I could sit here and talk about Fugazi all day (the ‘End Hits is such an underrated album’ conversation has killed more than one party) but I’d say overall, they are our biggest influence… although I wouldn’t say we sound like them all that much. Fugazi really hit home that the song is all about the performance both on a stage and in the studio. Because of their manic live shows, they found it hard to capture their intensity in the studio… so they’d just do it live for the most part. Both our albums have been recorded mostly live with the most recent straight to tape. It’s all in the performance.

Hot Snakes
The band that followed Drive Like Jehu. When I first moved out of home, I moved to Leeds and spent my entire student load on drinking and buying records. I went straight to Jumbo Records and bought their third and final album (they’re recording a new one right now!) Audit In Progress on clear Red vinyl. What a revelation and what a record. The rhythms and quirky subject matter grabbed me instantly. Not to mention, it’s where we got our name. I listened to side one, flipped it over and there it was: Swami Records. Cool name for a band… but someone had it already so we added the ‘Sounds of’ part… still not as good!

There must be something in air in Seattle. The Sonics, Green River, Melvins… to many they won’t be seen as punk but to me, it’s all there in the attitude. Its the same with Nirvana; proud devotees of punk wearing the likes of the Wipers, Stooges and Flipper on their sleeves. However we go about it, a big chorus usually comes into play when we’re writing and it comes from Nirvana. The ‘grunge' sound looms heavy and that’s just fine.
There’s a formula emerging before my eyes; punk bands that push the sonic boundaries of punk. It’s fair to say that we all danced to New Noise in clubs years before buying The Shape of Punk To Come. One thing that is annoying about our music is that you can’t dance to it (maybe we should strive to rip Fugazi off a little more) but with the bulk of Refused’s third album, you could. Punk, Jazz, Metal, programmed Beats… and why not.

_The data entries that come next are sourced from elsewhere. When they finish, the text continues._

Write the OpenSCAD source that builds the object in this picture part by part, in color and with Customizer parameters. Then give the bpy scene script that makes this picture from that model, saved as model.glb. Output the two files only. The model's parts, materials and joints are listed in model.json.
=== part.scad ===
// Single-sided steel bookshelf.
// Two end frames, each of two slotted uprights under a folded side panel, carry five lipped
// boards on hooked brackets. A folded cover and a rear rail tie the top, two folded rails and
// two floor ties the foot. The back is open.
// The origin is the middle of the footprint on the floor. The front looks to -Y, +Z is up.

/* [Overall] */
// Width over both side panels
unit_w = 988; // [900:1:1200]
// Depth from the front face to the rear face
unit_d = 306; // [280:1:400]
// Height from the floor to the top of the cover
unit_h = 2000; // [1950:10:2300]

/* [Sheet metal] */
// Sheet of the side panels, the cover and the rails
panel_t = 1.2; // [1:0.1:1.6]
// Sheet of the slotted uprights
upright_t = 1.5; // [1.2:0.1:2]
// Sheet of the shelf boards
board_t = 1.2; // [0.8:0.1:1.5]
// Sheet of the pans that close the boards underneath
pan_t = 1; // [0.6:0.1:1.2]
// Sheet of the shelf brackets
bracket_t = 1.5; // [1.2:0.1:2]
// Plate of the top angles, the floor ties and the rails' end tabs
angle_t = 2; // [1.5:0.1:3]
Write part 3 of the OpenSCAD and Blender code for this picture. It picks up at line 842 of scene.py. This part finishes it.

I’m not sure Reuben really falls into the punk category but you’ve got to give it to them for achieving what they did in a mostly DIY fashion. I love early punk and I love the many mutated angles it’s evolved into. You can see the clear evolution though Reuben’s three albums and it’s final magnum opus In Nothing We Trust has been blaring in our van for years whilst on tour. The intended raw production and genre defying music is something we took with us into the recording of Furniture For Modern Living.

SlintAdmittedly I’d heard about Spiderland for years but I didn’t buy it until I found a secondhand CD in a charity shop about 5 years ago. Their first album Tweez was very much of the Touch and Go / Jesus Lizard ilk but by the time they’d arrived at Spiderland, they’d turned their attention to a style of playing that was anything but that. A lesson in dynamics and story telling; they took the extremes to the extreme. Despite it’s dark and emotionally draining character, I’ve found that it’s the only album I own that I can listen to whatever mood I’m in. Spiderland had a huge effect on our new album.